Harvesting is a technique that allows a software agent to collect resources (content or metadata) from a repository. Some harvesting protocols such as OAI-PMH enable the requesting agent to retrieve only a specific set of metadata or content (for instance based on a query that identifies what is relevant).

The major advantage of harvesting is that the harvester then has all the metadata or content available, so that queries from end users can be processed without further need to contact the harvested repositories. Especially in the context of infrastructures with many dozens or more repositories, this can be quite important, as the response time involved with contacting repositories in order to answer and end user request becomes prohibitively long. Moreover, when queries are forwarded to local repositories for federated search, the local repository may incur considerable load servicing third party queries.

The major concern with harvesting for some organisations is that this approach allows third parties to collect the metadata and content from a repository. In an OER context, this is probably not much of a concern, but it can still raise issues about visibility for the party being harvested.

In concrete terms, there are two important harvesting protocols:

  • OAI-PMH: The Open Archives Initiative Protocol for Metadata Harvesting is widely used by repositories of scholarly material and learning resources. It can include simple queries to determine which metadata or content to harvest.
  • RSS/Atom: RSS and Atom are syndication formats, commonly used for web feeds that can be read by software such as Bloglines or Google Reader. They may be used more generically to let software know about updates to a repository as resources are created or changed.

We suggest that you adopt OAI-PMH if you have no strong reason to prefer RSS, as OAI-PMH offers more features that can be important for third party developers. If you also want to provide feeds of new objects that are deposited in your repository, then an additional RSS feed is quite useful.

Registration

In order to enable harvesting software to contact a provider of content and metadata, this software must be aware of

  • the location of the provider (typically a URL), as well as
  • the protocol(s) that the provider supports (OAI-PMH, RSS).

This information is typically maintained in a so-called registry.

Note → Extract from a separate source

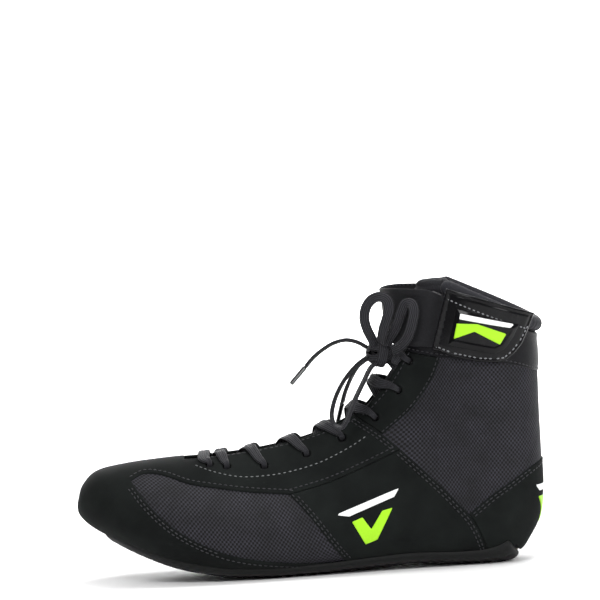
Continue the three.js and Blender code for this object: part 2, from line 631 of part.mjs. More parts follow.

In a way, a registry is a meta-repository: a repository with information about repositories. Its main goal is to enable other services to discover repositories. To this effect, it sometimes also includes additional information about the content repositories, such as data about

  • the collections they hold: their domain, the number of resources, etc.
  • when the repository was last updated,
  • etc.

We strongly encourage you to register your repository in with ARIADNE or OERfeeds.info.

Metadata

Metadata describe the content. We strongly suggest that you use either one of the following two metadata schemas, that define an extensive set of metadata elements:

  • LOM: The IEEE Learning Object Metadata standard defines circa 70 elements that can be used to describe general, technical, educational and other aspects.
  • DC: Dublin Core metadata are more generic in nature. Specific extensions for learning content are discussed in the DCMI Education Community.

By adopting one of these common schemas, it is easy for software to process the metadata. For specific niche content, standards such as MPEG (for audio-visual material) and others, special purpose formats may be more appropriate. In that case, a mapping to LOM or DC enables interoperability with learning specific tools and infrastructures.

In order to enforce your requirements, you can define an "application profile". This typically involves making some metadata elements mandatory, or imposing constraints on the values that they can hold, etc.

Finally, the metadata are typically expressed in a machine-readable format, sometimes called a "binding". Common bindings includes:

  • XML: the Extensible Markup Language that is at the heart of many Web document formats (like HTML).
  • RDF: the Resource Description Framework allows you to describe relationships and properties about your resources. The information is commonly written as XML. If you are publishing XHTML content, we recommend using RDFa to include the metadata with the content. See "ccREL: The Creative Commons Rights Expression Language" for a discussion of applications enabled by co-locating metadata and content.

If you want to make sure that the metadata you expose adhere to your self-imposed requirements, we strongly suggest leveraging a validation service, such as ARIADNE's validation service.